Your task is to copy the lines between the line containing "extrude(amount=PLATE)" and the line containing "obj.matrix_parent_inverse = Matrix.Identity(4)", counting both of those lines, and to emit nothing more.

** START Material to process **

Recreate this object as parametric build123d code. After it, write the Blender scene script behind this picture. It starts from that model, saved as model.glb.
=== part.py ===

** END Material to process **
** START Material to process **

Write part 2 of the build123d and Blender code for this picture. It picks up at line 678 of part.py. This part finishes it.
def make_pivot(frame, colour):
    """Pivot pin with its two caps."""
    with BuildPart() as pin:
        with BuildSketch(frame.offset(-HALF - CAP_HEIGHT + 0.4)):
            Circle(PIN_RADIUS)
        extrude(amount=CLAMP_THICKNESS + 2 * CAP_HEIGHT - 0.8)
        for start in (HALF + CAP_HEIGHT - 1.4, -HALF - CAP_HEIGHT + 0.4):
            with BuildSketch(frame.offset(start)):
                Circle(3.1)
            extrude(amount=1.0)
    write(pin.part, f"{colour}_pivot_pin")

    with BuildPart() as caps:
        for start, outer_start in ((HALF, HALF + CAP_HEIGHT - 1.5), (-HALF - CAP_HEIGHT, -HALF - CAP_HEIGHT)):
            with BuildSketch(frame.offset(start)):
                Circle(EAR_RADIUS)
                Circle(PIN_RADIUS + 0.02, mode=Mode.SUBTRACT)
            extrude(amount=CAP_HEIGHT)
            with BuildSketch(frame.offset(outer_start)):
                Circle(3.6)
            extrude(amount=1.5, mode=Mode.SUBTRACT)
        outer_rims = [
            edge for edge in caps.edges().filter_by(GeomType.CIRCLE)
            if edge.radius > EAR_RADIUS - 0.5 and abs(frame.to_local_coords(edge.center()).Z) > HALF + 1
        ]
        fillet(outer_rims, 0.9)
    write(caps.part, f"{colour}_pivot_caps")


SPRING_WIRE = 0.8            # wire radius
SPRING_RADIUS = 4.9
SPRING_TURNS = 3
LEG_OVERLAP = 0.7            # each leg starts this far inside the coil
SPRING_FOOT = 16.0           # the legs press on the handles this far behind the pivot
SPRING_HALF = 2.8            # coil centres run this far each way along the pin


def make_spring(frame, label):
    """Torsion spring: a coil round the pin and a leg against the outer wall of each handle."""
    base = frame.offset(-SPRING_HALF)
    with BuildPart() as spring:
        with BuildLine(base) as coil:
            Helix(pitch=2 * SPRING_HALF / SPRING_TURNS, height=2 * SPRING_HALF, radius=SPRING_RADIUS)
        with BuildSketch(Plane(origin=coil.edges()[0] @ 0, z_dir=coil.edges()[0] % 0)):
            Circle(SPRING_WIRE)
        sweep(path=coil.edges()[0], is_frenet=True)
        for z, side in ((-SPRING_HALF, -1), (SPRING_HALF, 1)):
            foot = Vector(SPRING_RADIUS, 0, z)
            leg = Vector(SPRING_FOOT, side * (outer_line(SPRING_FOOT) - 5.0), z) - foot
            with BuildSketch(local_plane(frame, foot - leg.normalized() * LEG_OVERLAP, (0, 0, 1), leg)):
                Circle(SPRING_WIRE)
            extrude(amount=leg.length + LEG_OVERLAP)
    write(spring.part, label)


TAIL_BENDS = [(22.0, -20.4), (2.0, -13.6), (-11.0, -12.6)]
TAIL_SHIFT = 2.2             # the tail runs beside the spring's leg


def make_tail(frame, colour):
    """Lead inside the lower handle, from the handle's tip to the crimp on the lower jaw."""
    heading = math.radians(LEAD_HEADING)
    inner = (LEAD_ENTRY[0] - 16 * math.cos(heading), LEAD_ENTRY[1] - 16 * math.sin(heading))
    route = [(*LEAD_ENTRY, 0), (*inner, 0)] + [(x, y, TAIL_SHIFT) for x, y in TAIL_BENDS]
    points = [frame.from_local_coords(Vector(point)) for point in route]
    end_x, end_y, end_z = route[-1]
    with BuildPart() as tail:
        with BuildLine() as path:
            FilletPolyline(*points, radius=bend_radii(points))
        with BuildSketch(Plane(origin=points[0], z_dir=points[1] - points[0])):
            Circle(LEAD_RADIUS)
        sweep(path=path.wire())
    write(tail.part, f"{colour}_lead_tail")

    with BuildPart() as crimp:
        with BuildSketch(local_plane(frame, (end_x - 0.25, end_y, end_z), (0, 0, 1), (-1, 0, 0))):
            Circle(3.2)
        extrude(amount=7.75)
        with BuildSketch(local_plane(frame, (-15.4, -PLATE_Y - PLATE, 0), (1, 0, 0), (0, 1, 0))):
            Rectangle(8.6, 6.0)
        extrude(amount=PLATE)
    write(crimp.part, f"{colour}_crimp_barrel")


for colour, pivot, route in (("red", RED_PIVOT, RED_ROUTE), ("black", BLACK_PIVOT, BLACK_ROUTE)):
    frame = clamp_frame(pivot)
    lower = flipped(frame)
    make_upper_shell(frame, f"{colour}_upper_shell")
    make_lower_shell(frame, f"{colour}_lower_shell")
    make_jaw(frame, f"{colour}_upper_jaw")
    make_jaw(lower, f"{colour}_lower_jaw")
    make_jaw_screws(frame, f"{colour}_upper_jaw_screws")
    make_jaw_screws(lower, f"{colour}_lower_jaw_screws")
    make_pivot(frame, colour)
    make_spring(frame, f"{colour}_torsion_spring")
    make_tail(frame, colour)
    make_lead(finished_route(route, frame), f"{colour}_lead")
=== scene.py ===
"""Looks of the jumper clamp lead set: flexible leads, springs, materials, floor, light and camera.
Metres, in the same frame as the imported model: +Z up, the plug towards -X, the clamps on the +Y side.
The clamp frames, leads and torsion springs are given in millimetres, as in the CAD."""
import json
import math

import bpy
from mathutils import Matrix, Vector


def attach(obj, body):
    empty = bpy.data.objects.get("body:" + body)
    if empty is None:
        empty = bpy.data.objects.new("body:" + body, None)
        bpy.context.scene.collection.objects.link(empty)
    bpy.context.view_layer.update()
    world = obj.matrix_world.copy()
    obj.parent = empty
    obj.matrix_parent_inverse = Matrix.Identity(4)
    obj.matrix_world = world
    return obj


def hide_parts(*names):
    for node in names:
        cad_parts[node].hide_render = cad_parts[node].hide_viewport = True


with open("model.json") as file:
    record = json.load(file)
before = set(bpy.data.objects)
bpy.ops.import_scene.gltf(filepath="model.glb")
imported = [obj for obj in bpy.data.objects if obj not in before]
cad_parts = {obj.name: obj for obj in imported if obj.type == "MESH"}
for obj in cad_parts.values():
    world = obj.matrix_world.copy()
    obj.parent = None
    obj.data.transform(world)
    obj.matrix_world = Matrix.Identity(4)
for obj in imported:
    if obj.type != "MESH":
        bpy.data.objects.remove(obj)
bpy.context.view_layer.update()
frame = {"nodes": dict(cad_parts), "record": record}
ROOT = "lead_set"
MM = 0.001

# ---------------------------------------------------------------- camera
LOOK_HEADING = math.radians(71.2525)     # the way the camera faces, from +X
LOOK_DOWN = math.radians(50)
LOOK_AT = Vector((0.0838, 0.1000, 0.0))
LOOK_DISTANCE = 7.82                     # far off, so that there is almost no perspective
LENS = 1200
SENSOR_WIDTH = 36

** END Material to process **

__Exercise answer__:
        extrude(amount=PLATE)
    write(crimp.part, f"{colour}_crimp_barrel")


for colour, pivot, route in (("red", RED_PIVOT, RED_ROUTE), ("black", BLACK_PIVOT, BLACK_ROUTE)):
    frame = clamp_frame(pivot)
    lower = flipped(frame)
    make_upper_shell(frame, f"{colour}_upper_shell")
    make_lower_shell(frame, f"{colour}_lower_shell")
    make_jaw(frame, f"{colour}_upper_jaw")
    make_jaw(lower, f"{colour}_lower_jaw")
    make_jaw_screws(frame, f"{colour}_upper_jaw_screws")
    make_jaw_screws(lower, f"{colour}_lower_jaw_screws")
    make_pivot(frame, colour)
    make_spring(frame, f"{colour}_torsion_spring")
    make_tail(frame, colour)
    make_lead(finished_route(route, frame), f"{colour}_lead")
=== scene.py ===
"""Looks of the jumper clamp lead set: flexible leads, springs, materials, floor, light and camera.
Metres, in the same frame as the imported model: +Z up, the plug towards -X, the clamps on the +Y side.
The clamp frames, leads and torsion springs are given in millimetres, as in the CAD."""
import json
import math

import bpy
from mathutils import Matrix, Vector


def attach(obj, body):
    empty = bpy.data.objects.get("body:" + body)
    if empty is None:
        empty = bpy.data.objects.new("body:" + body, None)
        bpy.context.scene.collection.objects.link(empty)
    bpy.context.view_layer.update()
    world = obj.matrix_world.copy()
    obj.parent = empty
    obj.matrix_parent_inverse = Matrix.Identity(4)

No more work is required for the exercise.